— START Supplied data —

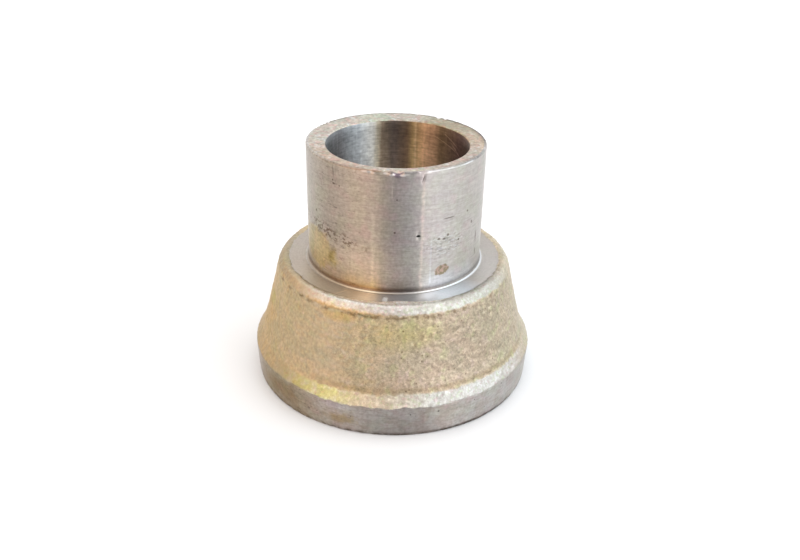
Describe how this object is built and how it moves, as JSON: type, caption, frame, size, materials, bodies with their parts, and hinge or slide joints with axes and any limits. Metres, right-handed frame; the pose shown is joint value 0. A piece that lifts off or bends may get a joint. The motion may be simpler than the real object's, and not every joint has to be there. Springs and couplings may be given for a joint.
{
  "type": "concentric reducer",
  "caption": "Forged steel pipe reducer: plain turned spigot above a conical body with a thicker collar, open through its axis, with a socket in the large end.",
  "frame": {"origin": "middle of the socket end's face, on the spigot's axis, where the fitting stands on its base", "axes": "+Z along the spigot's axis from the socket end to the spigot end; the bore is machined 1.1 mm off that axis towards -Y and 0.2 mm towards +X"},
  "size_m": [0.0444, 0.0444, 0.0375],
  "materials": {
    "forged_steel": "turned spigot, shoulder, bore and collar band; pitted as-forged skin between them; thin straw-coloured passivated surface"
  },
  "bodies": {
    "root": {"reducer_body": "forged_steel"}
  },
  "joints": []
}
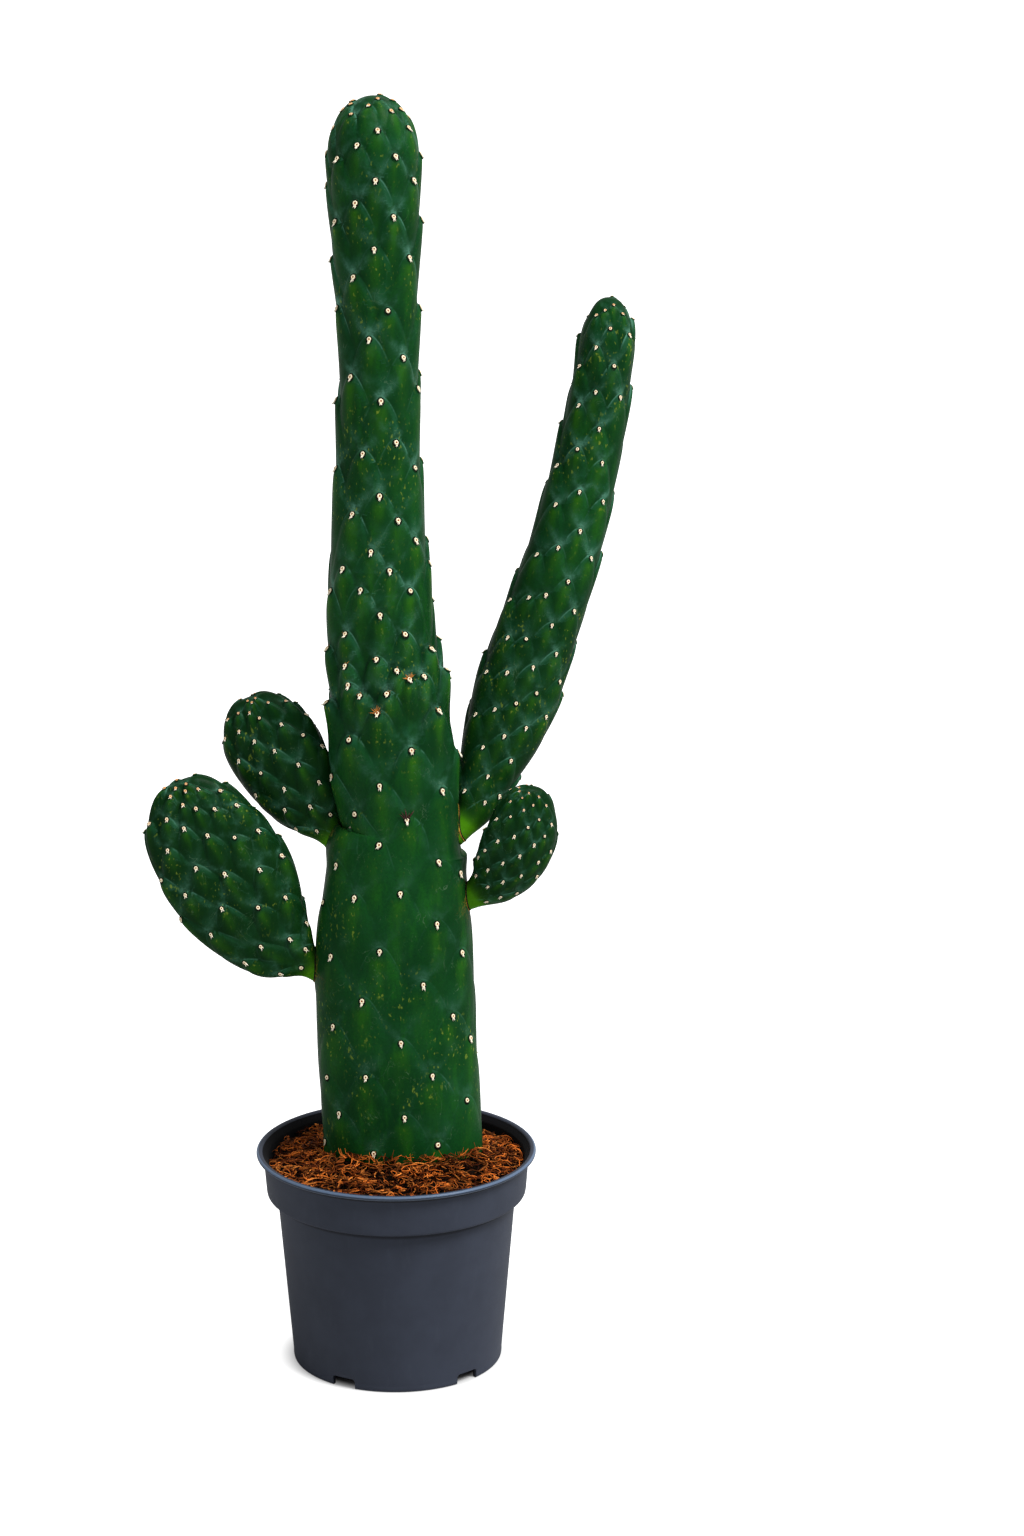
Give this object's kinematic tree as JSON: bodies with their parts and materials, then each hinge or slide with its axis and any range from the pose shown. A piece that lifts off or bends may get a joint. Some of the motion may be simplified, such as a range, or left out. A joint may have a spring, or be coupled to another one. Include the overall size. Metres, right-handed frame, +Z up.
{
  "type": "potted prickly pear cactus",
  "caption": "Columnar prickly pear cactus with a curved side arm and flat pads, rooted in coir in a round plastic grow pot with a drained, notched foot.",
  "frame": {"origin": "centre of the pot's foot, on the surface that it stands on", "axes": "+Z up along the trunk, +X to the plant's right as seen from its front, -Y towards the front"},
  "size_m": [0.1827, 0.105, 0.4743],
  "materials": {
    "pot_plastic": "satin",
    "coir": "matte",
    "cactus_skin": "satin"
  },
  "bodies": {
    "root": {"pot": "pot_plastic", "substrate": "coir", "trunk": "cactus_skin", "lower_left_pad": "cactus_skin", "upper_left_pad": "cactus_skin", "right_arm": "cactus_skin", "small_right_pad": "cactus_skin"}
  },
  "joints": []
}
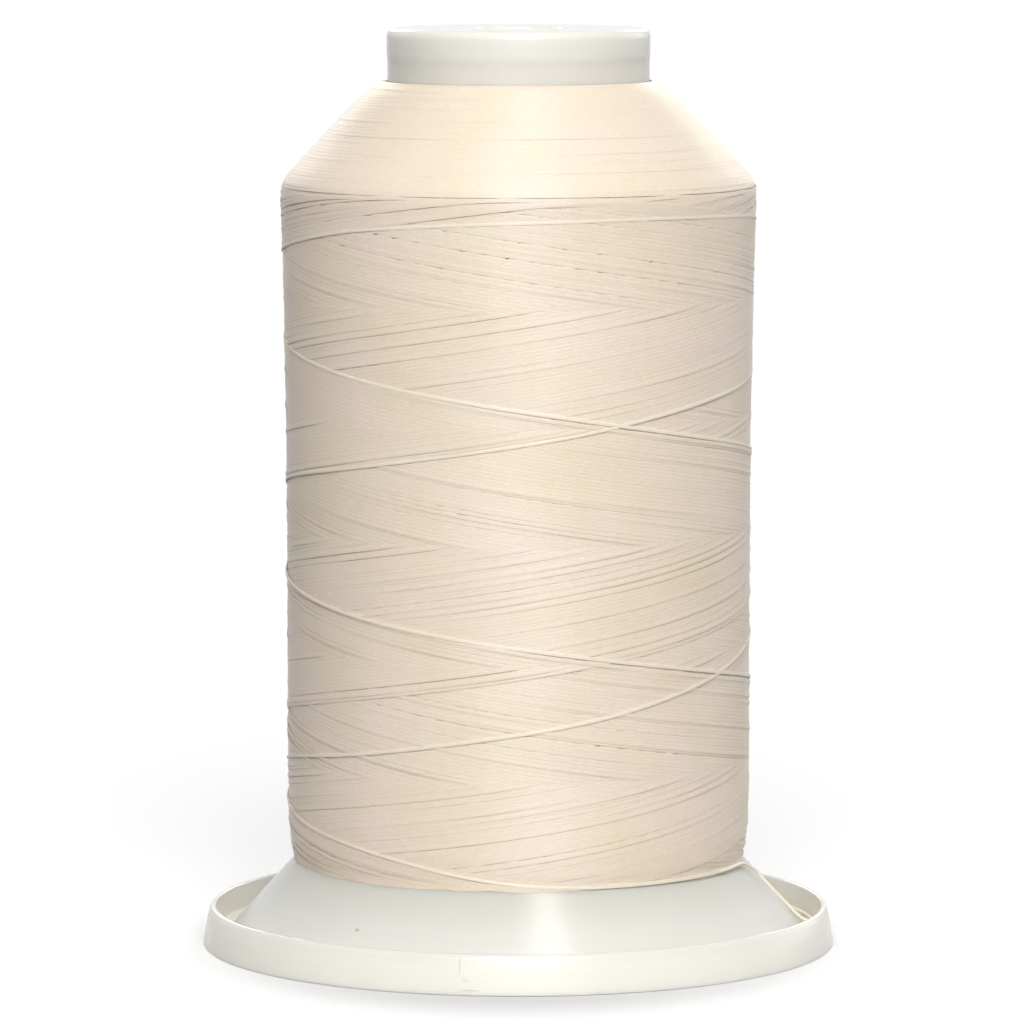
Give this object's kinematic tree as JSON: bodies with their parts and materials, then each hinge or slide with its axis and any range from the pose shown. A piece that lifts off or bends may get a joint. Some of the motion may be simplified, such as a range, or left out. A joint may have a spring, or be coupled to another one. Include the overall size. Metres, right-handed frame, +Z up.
{
  "type": "thread spool",
  "caption": "Footed spool of cross-wound cream thread, with a short neck, a flared skirt and a snap-fit foot ring whose gutter holds the thread's tucked end.",
  "frame": {"origin": "on the spool's axis, at the surface that it stands on", "axes": "+Z up along the spool's axis, towards the neck; the thread's free end lies at +X, and the viewer's side is -Y"},
  "size_m": [0.075, 0.075, 0.1085],
  "materials": {
    "ring_plastic": "moulded white polypropylene, satin gloss",
    "body_plastic": "moulded white polypropylene, satin gloss",
    "thread": "cream thread with a soft wax sheen"
  },
  "bodies": {
    "foot": {"foot_ring": "ring_plastic"},
    "spool": {"spool_body": "body_plastic", "thread_package": "thread", "outer_turns": "thread", "thread_tail": "thread"}
  },
  "joints": [
    {"name": "foot_snap", "type": "slide", "parent": "foot", "child": "spool", "axis": [0, 0, 1], "range_m": [0, 0.0028]}
  ]
}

— END Supplied data —

# [What this task involves]
Repeat all of the records above exactly as they appear.

# [Final result]
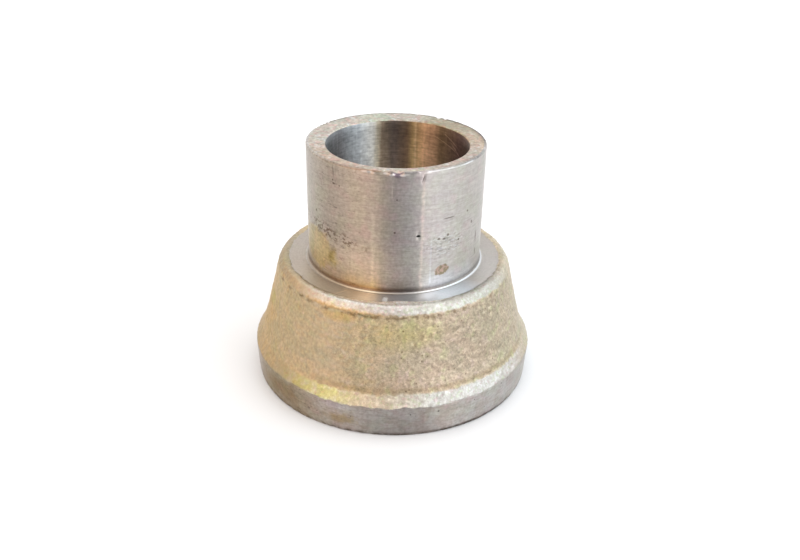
Describe how this object is built and how it moves, as JSON: type, caption, frame, size, materials, bodies with their parts, and hinge or slide joints with axes and any limits. Metres, right-handed frame; the pose shown is joint value 0. A piece that lifts off or bends may get a joint. The motion may be simpler than the real object's, and not every joint has to be there. Springs and couplings may be given for a joint.
{
  "type": "concentric reducer",
  "caption": "Forged steel pipe reducer: plain turned spigot above a conical body with a thicker collar, open through its axis, with a socket in the large end.",
  "frame": {"origin": "middle of the socket end's face, on the spigot's axis, where the fitting stands on its base", "axes": "+Z along the spigot's axis from the socket end to the spigot end; the bore is machined 1.1 mm off that axis towards -Y and 0.2 mm towards +X"},
  "size_m": [0.0444, 0.0444, 0.0375],
  "materials": {
    "forged_steel": "turned spigot, shoulder, bore and collar band; pitted as-forged skin between them; thin straw-coloured passivated surface"
  },
  "bodies": {
    "root": {"reducer_body": "forged_steel"}
  },
  "joints": []
}
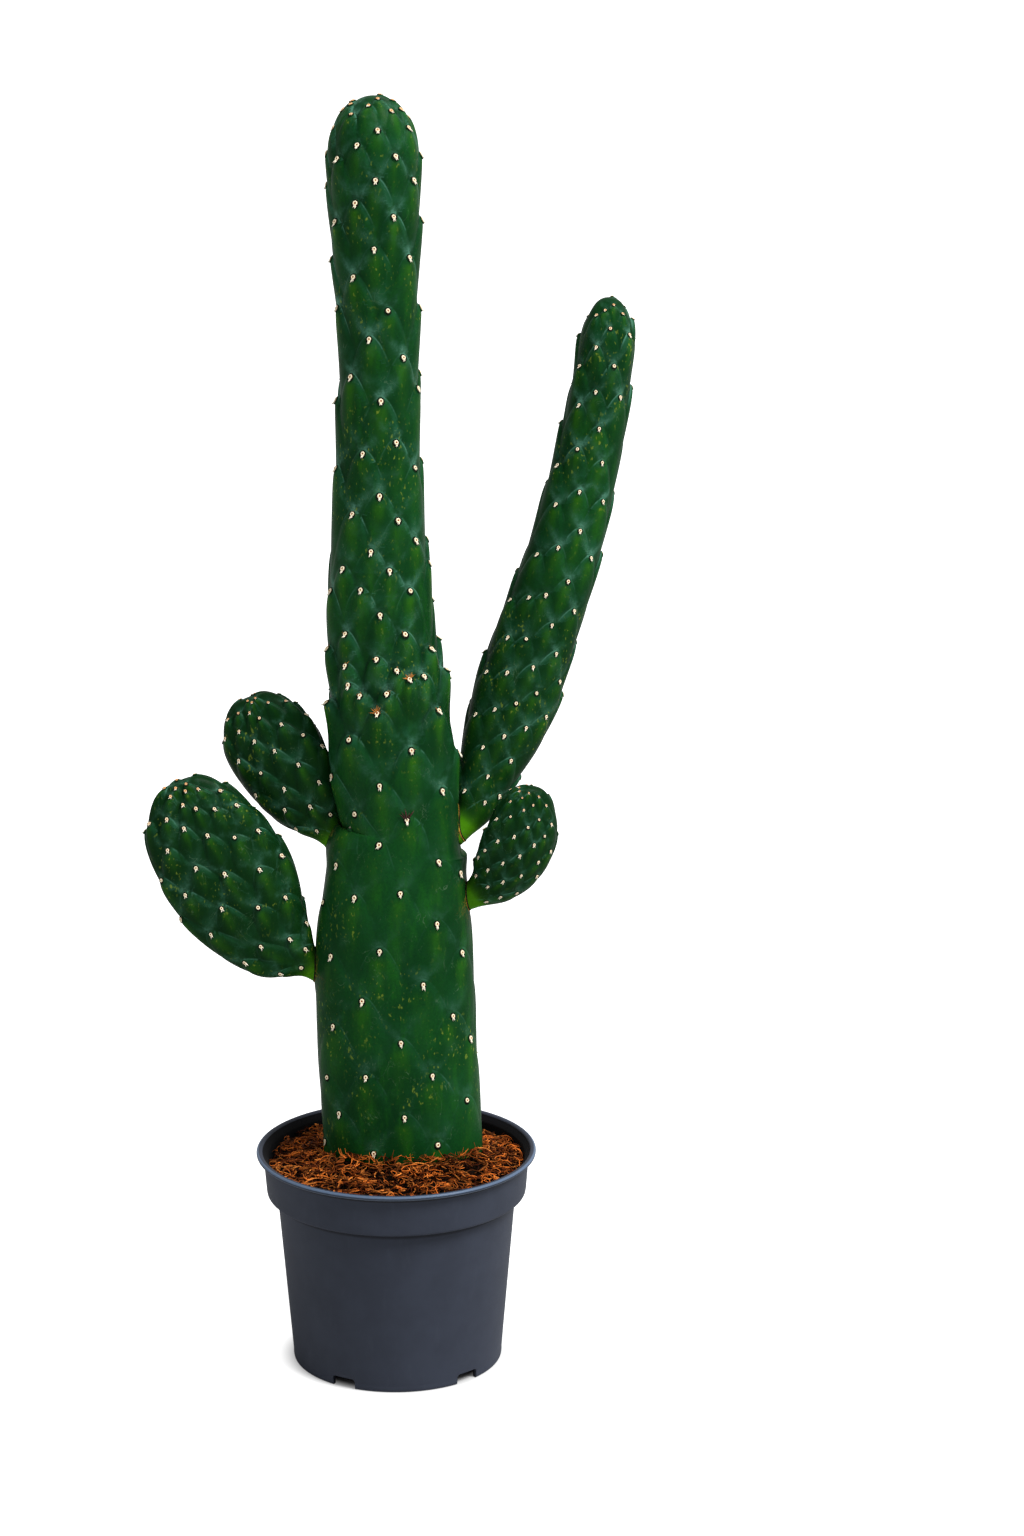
Give this object's kinematic tree as JSON: bodies with their parts and materials, then each hinge or slide with its axis and any range from the pose shown. A piece that lifts off or bends may get a joint. Some of the motion may be simplified, such as a range, or left out. A joint may have a spring, or be coupled to another one. Include the overall size. Metres, right-handed frame, +Z up.
{
  "type": "potted prickly pear cactus",
  "caption": "Columnar prickly pear cactus with a curved side arm and flat pads, rooted in coir in a round plastic grow pot with a drained, notched foot.",
  "frame": {"origin": "centre of the pot's foot, on the surface that it stands on", "axes": "+Z up along the trunk, +X to the plant's right as seen from its front, -Y towards the front"},
  "size_m": [0.1827, 0.105, 0.4743],
  "materials": {
    "pot_plastic": "satin",
    "coir": "matte",
    "cactus_skin": "satin"
  },
  "bodies": {
    "root": {"pot": "pot_plastic", "substrate": "coir", "trunk": "cactus_skin", "lower_left_pad": "cactus_skin", "upper_left_pad": "cactus_skin", "right_arm": "cactus_skin", "small_right_pad": "cactus_skin"}
  },
  "joints": []
}
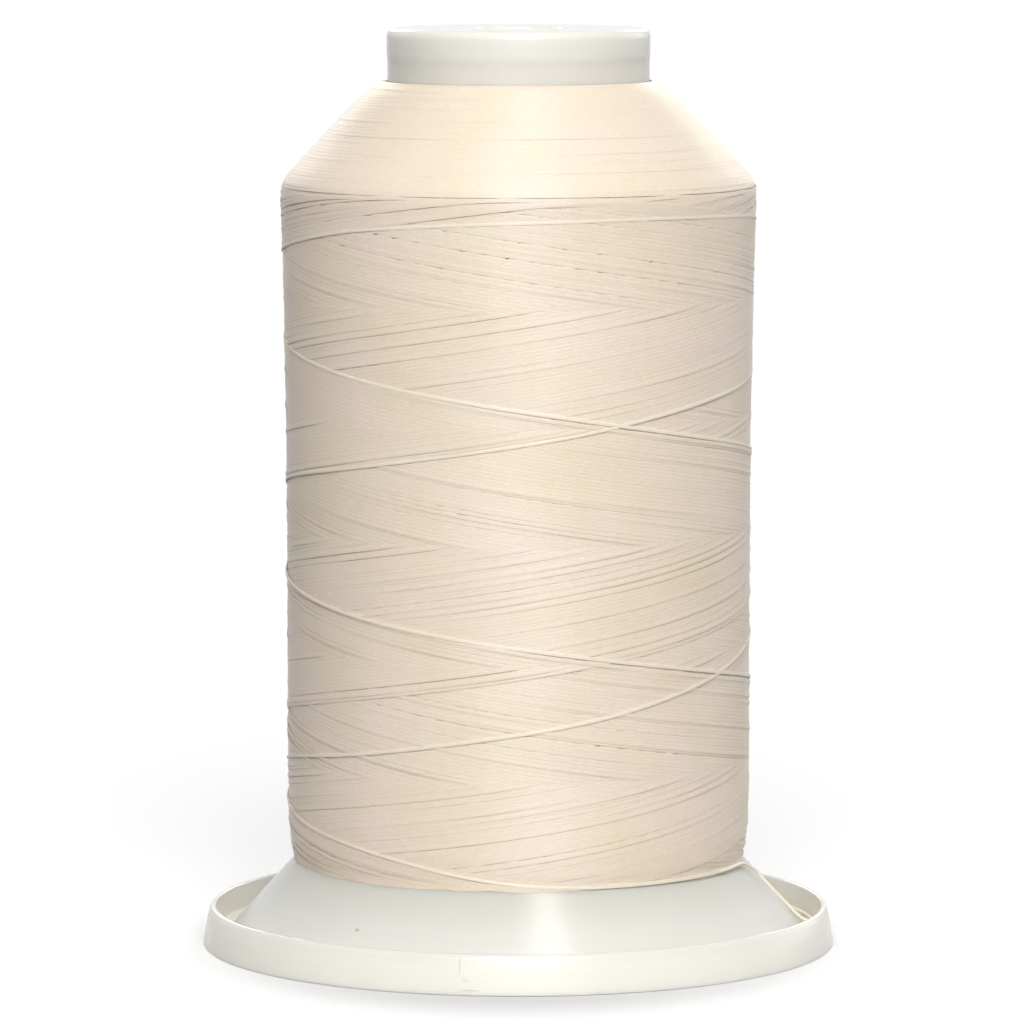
Give this object's kinematic tree as JSON: bodies with their parts and materials, then each hinge or slide with its axis and any range from the pose shown. A piece that lifts off or bends may get a joint. Some of the motion may be simplified, such as a range, or left out. A joint may have a spring, or be coupled to another one. Include the overall size. Metres, right-handed frame, +Z up.
{
  "type": "thread spool",
  "caption": "Footed spool of cross-wound cream thread, with a short neck, a flared skirt and a snap-fit foot ring whose gutter holds the thread's tucked end.",
  "frame": {"origin": "on the spool's axis, at the surface that it stands on", "axes": "+Z up along the spool's axis, towards the neck; the thread's free end lies at +X, and the viewer's side is -Y"},
  "size_m": [0.075, 0.075, 0.1085],
  "materials": {
    "ring_plastic": "moulded white polypropylene, satin gloss",
    "body_plastic": "moulded white polypropylene, satin gloss",
    "thread": "cream thread with a soft wax sheen"
  },
  "bodies": {
    "foot": {"foot_ring": "ring_plastic"},
    "spool": {"spool_body": "body_plastic", "thread_package": "thread", "outer_turns": "thread", "thread_tail": "thread"}
  },
  "joints": [
    {"name": "foot_snap", "type": "slide", "parent": "foot", "child": "spool", "axis": [0, 0, 1], "range_m": [0, 0.0028]}
  ]
}